The area is known by the indigenous Whadjuk people as Dwerda Weelardinup, meaning 'place of the dingo spirit' and the peak is also referred to as Walyarup, meaning 'sea eagle nest'.[1]

The Cantonment Hill site consists of a number of properties, lots 600, 601, 604 are owned by the Commonwealth Government (lot 601 is the site of Army Museum of Western Australia), lot 603 is privately owned. Lot 602 which consists of two parts totalling 1.4675 hectares (3.626 acres), lot 50 is between these two parts and covers an area of 0.8432 hectares (2.084 acres). The approximately 4 hectares (9.9 acres) site is bounded by Canning Highway, Queen Victoria Street, Burt Street and Tuckfield Street. There are a number of buildings within the site besides those of the Army museum: the heritage listed former defence housing on Queen Victoria Street, the heritage listed Naval Store (1935)[2] on the Corner of Queen Victoria Street and Canning Highway, and a signal station built for the Fremantle Harbour Trust in 1956.[1]
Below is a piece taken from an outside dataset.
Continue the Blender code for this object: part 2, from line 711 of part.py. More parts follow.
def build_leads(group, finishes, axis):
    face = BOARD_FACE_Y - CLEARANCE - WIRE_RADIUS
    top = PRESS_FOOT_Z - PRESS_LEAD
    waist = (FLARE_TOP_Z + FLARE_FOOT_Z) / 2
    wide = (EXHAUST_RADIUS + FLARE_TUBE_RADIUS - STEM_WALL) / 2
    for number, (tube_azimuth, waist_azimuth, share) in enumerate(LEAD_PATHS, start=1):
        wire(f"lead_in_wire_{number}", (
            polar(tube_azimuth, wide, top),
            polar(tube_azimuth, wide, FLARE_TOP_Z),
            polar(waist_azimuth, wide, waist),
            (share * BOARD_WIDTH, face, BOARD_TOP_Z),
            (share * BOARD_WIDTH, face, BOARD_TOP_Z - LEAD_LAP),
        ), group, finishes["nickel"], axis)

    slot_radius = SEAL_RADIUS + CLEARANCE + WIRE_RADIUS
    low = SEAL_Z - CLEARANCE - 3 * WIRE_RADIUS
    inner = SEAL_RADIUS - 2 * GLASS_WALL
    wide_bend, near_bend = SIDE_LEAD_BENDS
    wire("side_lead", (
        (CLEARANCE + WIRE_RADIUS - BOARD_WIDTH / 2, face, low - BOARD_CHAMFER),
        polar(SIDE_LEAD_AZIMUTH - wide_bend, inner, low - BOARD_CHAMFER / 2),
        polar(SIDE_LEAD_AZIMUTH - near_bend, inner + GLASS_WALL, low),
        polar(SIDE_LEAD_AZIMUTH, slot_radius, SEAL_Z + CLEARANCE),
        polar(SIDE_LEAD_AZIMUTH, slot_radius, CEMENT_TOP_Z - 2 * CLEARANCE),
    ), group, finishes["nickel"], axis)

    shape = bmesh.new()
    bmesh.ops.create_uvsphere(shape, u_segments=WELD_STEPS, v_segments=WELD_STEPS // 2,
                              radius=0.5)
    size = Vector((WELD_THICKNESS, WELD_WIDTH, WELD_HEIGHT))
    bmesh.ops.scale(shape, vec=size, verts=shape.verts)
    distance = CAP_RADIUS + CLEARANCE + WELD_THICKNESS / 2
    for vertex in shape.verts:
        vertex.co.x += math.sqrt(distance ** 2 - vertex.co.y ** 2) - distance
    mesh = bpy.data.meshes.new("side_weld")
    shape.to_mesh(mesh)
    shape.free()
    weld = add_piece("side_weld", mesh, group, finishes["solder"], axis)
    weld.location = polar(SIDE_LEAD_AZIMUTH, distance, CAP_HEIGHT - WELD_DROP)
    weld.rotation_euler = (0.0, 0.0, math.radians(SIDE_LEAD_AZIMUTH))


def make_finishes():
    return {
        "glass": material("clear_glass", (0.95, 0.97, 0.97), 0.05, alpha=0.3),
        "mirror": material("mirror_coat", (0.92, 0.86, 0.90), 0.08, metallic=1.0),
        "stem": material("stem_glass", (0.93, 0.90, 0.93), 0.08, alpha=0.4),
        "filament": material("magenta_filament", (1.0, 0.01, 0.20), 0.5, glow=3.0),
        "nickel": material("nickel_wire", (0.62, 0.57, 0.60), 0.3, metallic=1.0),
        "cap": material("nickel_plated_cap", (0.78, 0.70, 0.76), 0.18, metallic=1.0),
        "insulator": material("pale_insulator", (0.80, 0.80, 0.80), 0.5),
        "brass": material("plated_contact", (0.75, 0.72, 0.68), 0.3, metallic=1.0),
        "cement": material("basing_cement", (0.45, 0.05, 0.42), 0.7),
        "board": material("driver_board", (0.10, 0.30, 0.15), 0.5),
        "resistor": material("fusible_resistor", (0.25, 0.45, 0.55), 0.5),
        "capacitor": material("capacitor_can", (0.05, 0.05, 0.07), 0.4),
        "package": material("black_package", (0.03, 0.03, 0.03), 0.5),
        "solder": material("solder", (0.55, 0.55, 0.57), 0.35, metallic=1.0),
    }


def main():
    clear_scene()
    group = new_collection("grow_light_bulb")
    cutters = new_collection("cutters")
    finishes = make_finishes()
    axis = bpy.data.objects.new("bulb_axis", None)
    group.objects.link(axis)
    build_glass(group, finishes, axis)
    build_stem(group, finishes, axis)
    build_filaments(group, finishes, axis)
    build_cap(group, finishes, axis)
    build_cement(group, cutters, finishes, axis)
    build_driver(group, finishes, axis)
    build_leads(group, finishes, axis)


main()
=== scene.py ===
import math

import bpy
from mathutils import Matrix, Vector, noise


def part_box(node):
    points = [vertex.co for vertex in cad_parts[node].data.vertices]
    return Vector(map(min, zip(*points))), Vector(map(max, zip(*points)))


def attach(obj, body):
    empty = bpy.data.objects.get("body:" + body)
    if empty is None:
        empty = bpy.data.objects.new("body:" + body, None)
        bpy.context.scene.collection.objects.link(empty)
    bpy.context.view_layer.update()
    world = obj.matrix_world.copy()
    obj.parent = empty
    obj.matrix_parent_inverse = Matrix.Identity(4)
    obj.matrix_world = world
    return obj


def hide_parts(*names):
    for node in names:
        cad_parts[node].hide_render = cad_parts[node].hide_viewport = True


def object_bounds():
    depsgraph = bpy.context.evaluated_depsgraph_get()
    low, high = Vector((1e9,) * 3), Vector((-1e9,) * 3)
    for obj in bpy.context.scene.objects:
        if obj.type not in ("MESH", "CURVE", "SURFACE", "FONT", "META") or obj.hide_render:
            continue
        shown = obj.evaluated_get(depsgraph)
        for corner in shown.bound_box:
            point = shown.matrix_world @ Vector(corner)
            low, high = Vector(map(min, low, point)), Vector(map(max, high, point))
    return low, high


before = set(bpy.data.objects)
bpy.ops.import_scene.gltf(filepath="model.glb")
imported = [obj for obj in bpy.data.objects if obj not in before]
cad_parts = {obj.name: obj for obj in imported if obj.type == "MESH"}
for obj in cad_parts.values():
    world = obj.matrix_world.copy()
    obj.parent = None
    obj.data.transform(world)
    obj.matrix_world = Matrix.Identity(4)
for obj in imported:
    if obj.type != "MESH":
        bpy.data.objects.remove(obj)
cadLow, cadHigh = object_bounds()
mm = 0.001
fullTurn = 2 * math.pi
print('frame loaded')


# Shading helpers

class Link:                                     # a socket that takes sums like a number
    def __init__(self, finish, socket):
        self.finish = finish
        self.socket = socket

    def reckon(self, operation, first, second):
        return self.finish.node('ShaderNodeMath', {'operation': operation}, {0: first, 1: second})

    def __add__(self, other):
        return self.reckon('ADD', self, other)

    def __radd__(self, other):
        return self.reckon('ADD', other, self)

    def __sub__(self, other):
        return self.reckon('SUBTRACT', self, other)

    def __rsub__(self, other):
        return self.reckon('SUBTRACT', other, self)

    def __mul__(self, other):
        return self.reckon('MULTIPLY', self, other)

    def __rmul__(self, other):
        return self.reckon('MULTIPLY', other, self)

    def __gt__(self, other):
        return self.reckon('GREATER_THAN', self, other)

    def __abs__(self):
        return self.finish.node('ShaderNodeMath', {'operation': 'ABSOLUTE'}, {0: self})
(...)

In the mid-1990s a group of local residents formed the Cantonment Hill Residents Action Group for the return of site to the City of Fremantle as per the original gift of 1892. In this lot 50 was set aside as a Bush Forever site previously identified in 1981 by the Environmental Protection Agency. In 1989 and again in 1996 surveys of the area identified 20 native plants and 27 weeds. Included in the native plants is the only remaining natural occurrence of Rottnest Island pine (Callitris preissii) on the mainland. The 1989 survey also identified 16 bird species and 2 reptile species.[1]